--- BEGIN Record set ---

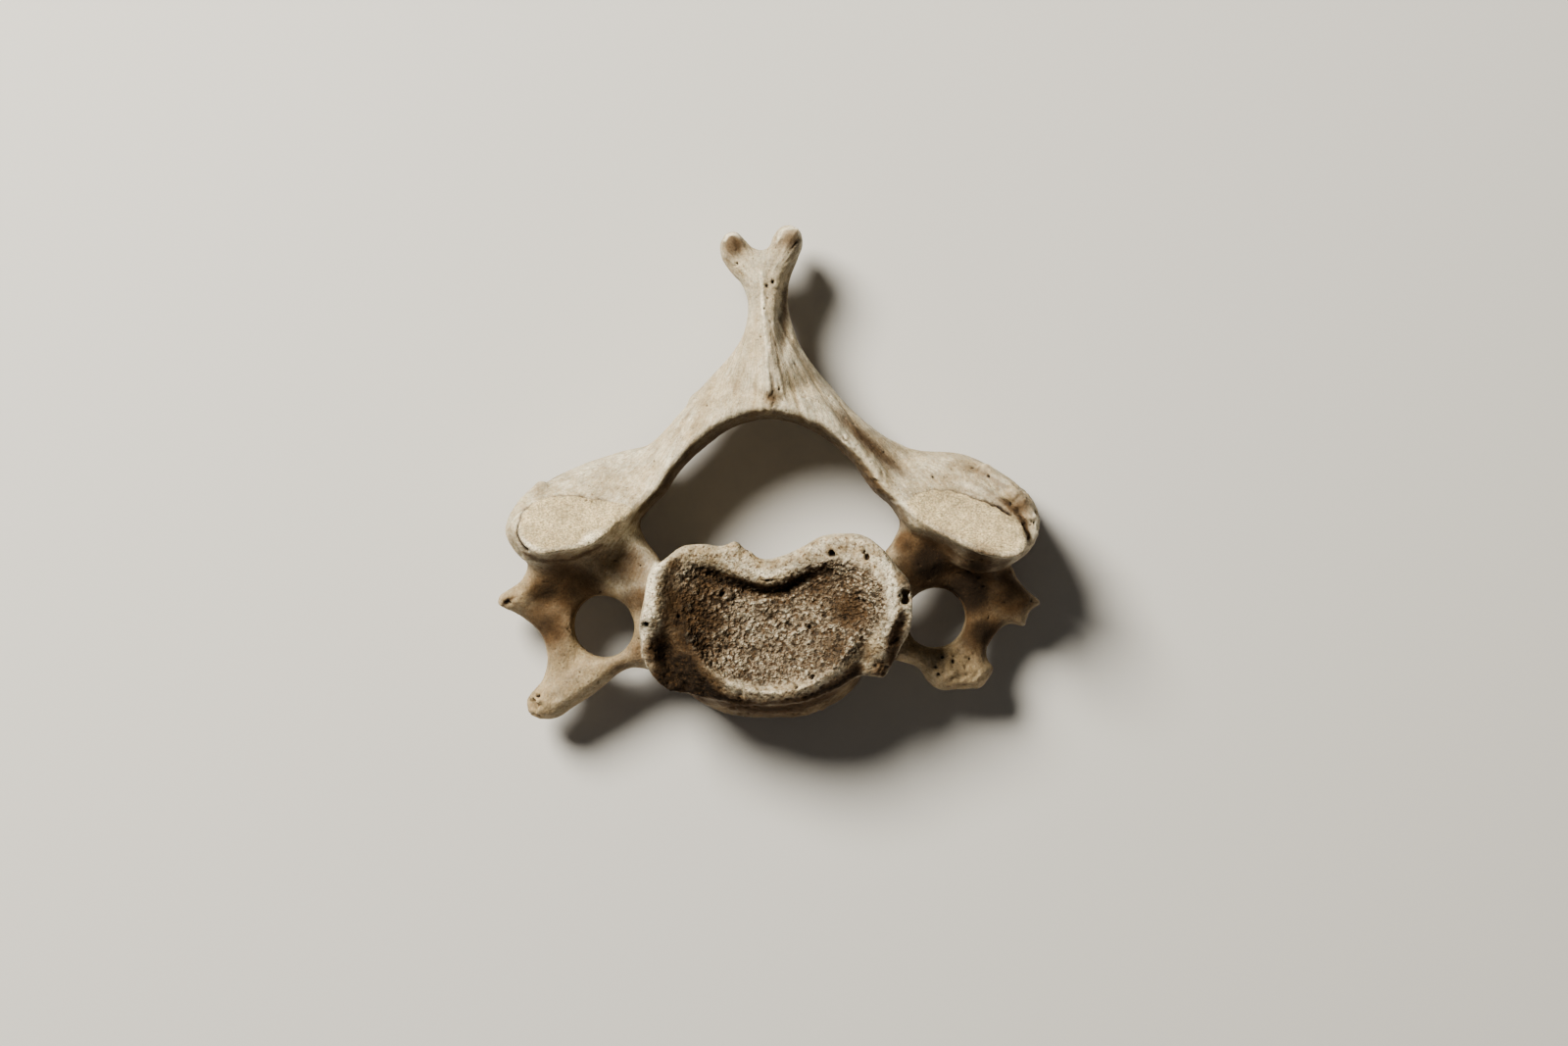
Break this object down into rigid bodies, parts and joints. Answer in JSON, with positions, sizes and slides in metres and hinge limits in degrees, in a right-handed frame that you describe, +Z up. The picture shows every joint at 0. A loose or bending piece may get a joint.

--- END Record set ---
--- BEGIN Record set ---

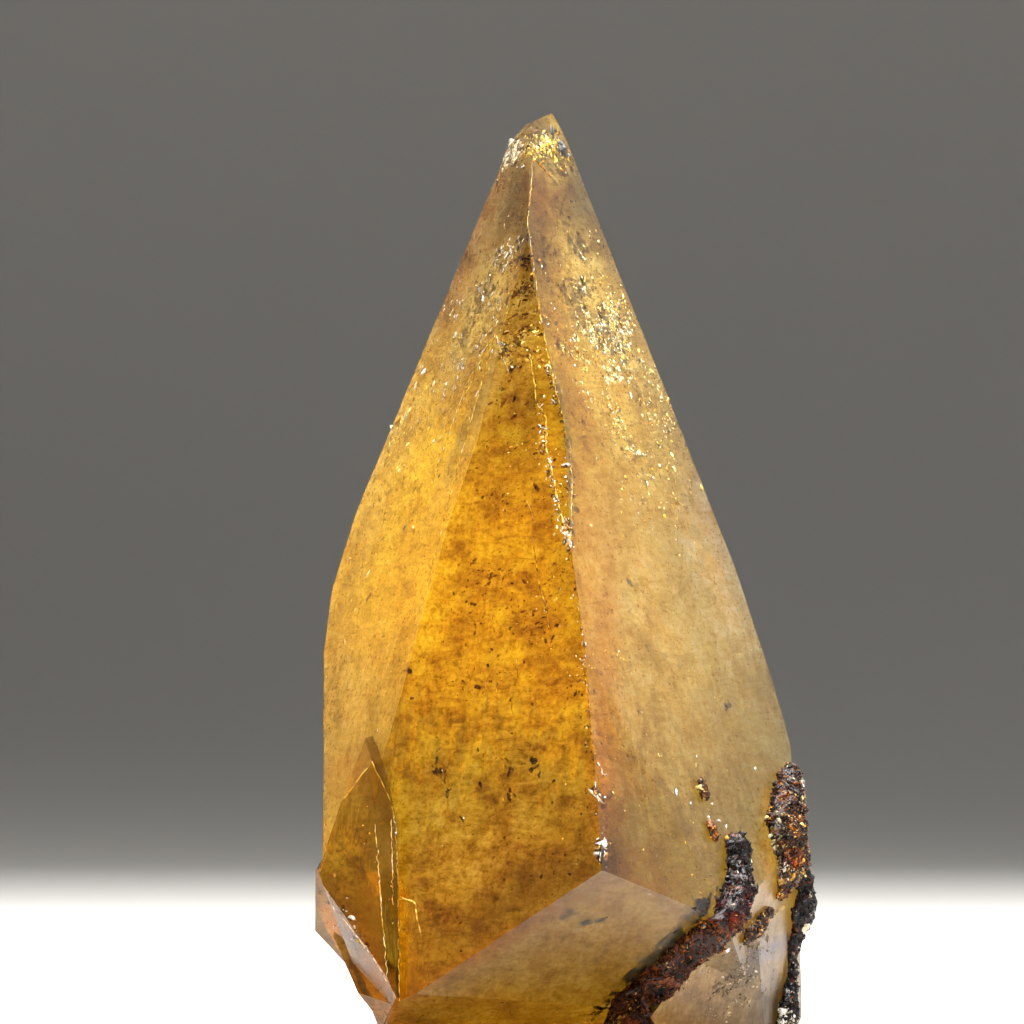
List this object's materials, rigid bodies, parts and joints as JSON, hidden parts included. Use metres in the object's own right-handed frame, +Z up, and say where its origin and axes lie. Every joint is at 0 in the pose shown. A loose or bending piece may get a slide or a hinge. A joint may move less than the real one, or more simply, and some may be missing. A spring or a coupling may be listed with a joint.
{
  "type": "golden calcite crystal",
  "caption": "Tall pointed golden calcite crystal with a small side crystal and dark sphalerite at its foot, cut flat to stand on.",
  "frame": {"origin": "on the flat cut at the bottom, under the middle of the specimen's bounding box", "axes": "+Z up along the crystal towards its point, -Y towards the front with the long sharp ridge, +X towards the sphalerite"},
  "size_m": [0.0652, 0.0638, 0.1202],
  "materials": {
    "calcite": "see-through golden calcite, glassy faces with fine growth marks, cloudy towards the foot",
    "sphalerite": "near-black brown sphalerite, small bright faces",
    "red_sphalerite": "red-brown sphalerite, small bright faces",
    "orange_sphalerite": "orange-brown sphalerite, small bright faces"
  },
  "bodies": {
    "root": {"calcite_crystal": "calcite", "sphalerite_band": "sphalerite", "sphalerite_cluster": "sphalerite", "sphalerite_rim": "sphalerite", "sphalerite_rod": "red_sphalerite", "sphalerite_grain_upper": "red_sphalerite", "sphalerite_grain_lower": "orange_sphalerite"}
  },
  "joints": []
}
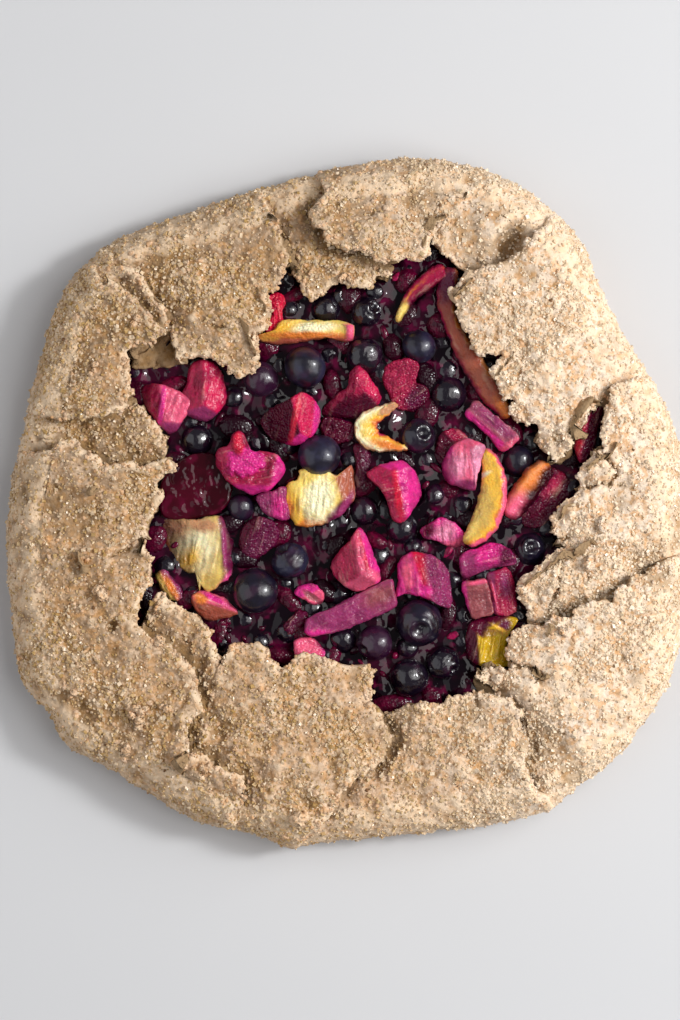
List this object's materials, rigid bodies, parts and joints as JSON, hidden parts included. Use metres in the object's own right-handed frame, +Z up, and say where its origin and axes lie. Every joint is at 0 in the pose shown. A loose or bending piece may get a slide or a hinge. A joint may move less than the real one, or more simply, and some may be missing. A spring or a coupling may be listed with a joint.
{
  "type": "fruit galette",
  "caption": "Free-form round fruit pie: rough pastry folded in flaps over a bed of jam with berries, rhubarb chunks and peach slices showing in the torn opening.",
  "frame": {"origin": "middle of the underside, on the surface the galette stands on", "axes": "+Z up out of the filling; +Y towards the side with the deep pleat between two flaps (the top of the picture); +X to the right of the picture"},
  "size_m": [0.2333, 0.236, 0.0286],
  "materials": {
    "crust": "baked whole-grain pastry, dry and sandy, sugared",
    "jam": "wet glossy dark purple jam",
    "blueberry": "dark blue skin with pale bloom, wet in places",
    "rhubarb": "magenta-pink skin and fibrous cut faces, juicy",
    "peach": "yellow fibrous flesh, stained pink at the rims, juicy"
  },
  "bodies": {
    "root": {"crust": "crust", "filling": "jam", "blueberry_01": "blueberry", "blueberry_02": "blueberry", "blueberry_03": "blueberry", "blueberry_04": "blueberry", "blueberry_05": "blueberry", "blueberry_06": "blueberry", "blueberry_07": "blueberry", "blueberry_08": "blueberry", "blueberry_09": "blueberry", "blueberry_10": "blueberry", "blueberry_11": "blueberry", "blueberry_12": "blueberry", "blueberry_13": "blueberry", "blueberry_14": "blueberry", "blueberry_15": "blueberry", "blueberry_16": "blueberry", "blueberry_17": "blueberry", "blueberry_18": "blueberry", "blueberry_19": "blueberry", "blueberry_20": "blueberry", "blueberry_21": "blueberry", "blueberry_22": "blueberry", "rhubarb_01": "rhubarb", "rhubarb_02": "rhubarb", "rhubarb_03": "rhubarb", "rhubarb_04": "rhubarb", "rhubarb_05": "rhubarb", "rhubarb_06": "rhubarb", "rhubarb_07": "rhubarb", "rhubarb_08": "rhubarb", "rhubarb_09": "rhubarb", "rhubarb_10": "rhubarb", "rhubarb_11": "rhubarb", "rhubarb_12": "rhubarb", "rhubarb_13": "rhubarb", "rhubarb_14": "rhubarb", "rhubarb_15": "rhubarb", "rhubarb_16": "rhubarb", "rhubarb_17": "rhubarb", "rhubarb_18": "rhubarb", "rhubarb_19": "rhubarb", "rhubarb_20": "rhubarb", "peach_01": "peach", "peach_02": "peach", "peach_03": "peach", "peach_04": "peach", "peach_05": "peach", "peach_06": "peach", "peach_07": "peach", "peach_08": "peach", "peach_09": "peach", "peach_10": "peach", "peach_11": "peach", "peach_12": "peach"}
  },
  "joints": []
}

--- END Record set ---

> Instruction: Check each line of the entries for the string "picture". Copy the lines that have it.

> Solution to this problem:
Break this object down into rigid bodies, parts and joints. Answer in JSON, with positions, sizes and slides in metres and hinge limits in degrees, in a right-handed frame that you describe, +Z up. The picture shows every joint at 0. A loose or bending piece may get a joint.
  "frame": {"origin": "middle of the underside, on the surface the galette stands on", "axes": "+Z up out of the filling; +Y towards the side with the deep pleat between two flaps (the top of the picture); +X to the right of the picture"},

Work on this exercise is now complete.